TileDB allows you to encrypt your arrays at rest. It currently supports a single type of encryption, AES-256 in the GCM mode, which is a symmetric, authenticated encryption algorithm. When creating, reading or writing arrays you must provide the same 256-bit encryption key. The authenticated nature of the encryption scheme means that a message authentication code (MAC) is stored together with the encrypted data, allowing verification that the persisted ciphertext was not modified.
Encryption libraries used:
By default, TileDB caches array data and metadata in main memory after opening and reading from arrays. These caches will store decrypted (plaintext) array data in the case of encrypted arrays. For a bit of extra in-flight security (at the cost of performance), you can disable the TileDB caches (see Configuration Parameters and Configuration).

Encryption key lifetime

TileDB never persists the encryption key, but TileDB does store a copy of the encryption key in main memory while an encrypted array is open. When the array is closed, TileDB will zero out the memory used to store its copy of the key, and free the associated memory.
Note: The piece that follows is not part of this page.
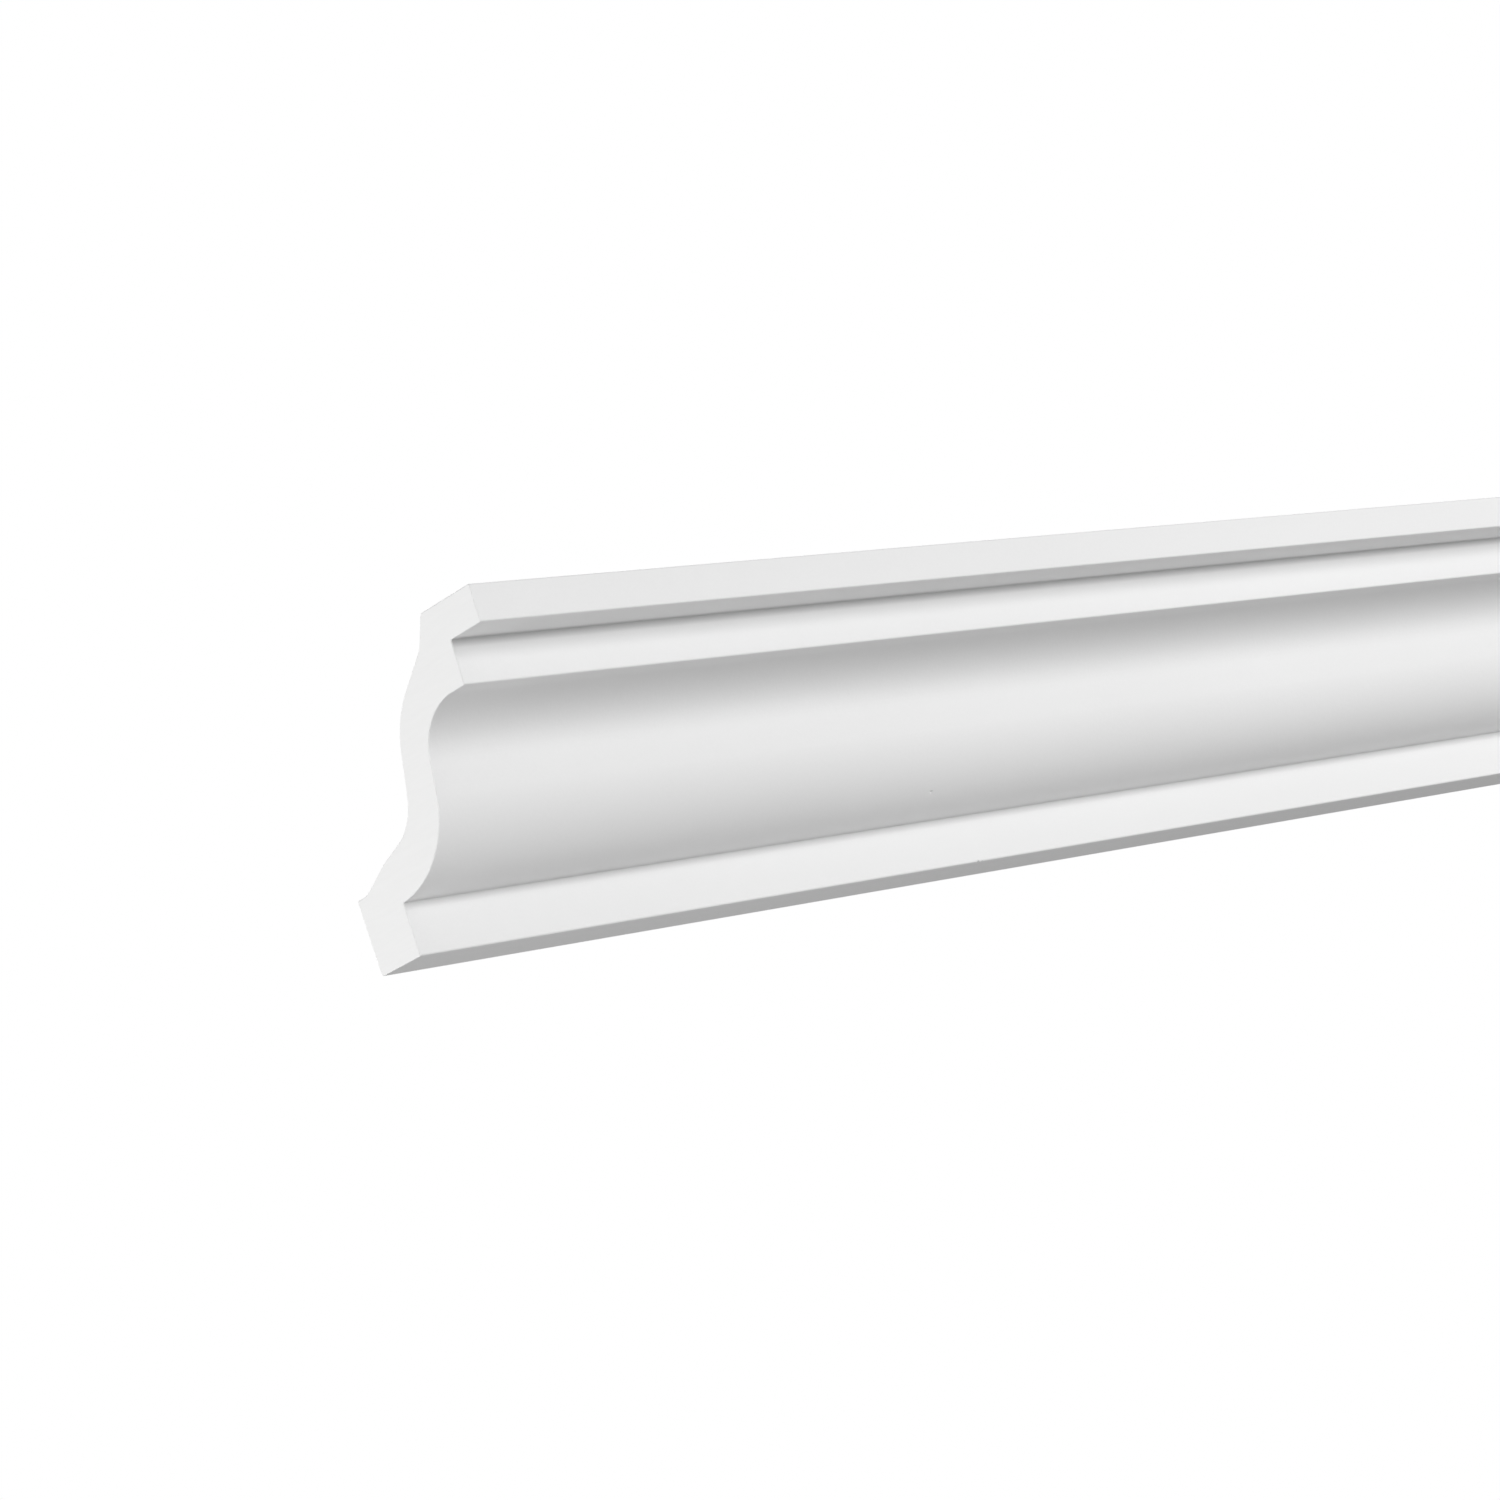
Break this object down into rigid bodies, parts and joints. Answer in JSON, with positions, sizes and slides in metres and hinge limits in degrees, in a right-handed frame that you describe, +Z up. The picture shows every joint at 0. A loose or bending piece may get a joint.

Due to the extra processing required to encrypt and decrypt array metadata and attribute data, you may experience lower performance on opening, reading and writing for encrypted arrays.
To mitigate this, TileDB internally parallelizes encryption and decryption using a chunking strategy. Additionally, when compression or other filtering is configured on array metadata or attribute data, encryption occurs last, meaning the compressed (or filtered in general) is what gets encrypted.
Finally, newer generations of some Intel and AMD processors offer instructions for hardware acceleration of encryption and decryption. The encryption libraries that TileDB employs are configured to use hardware acceleration if it is available.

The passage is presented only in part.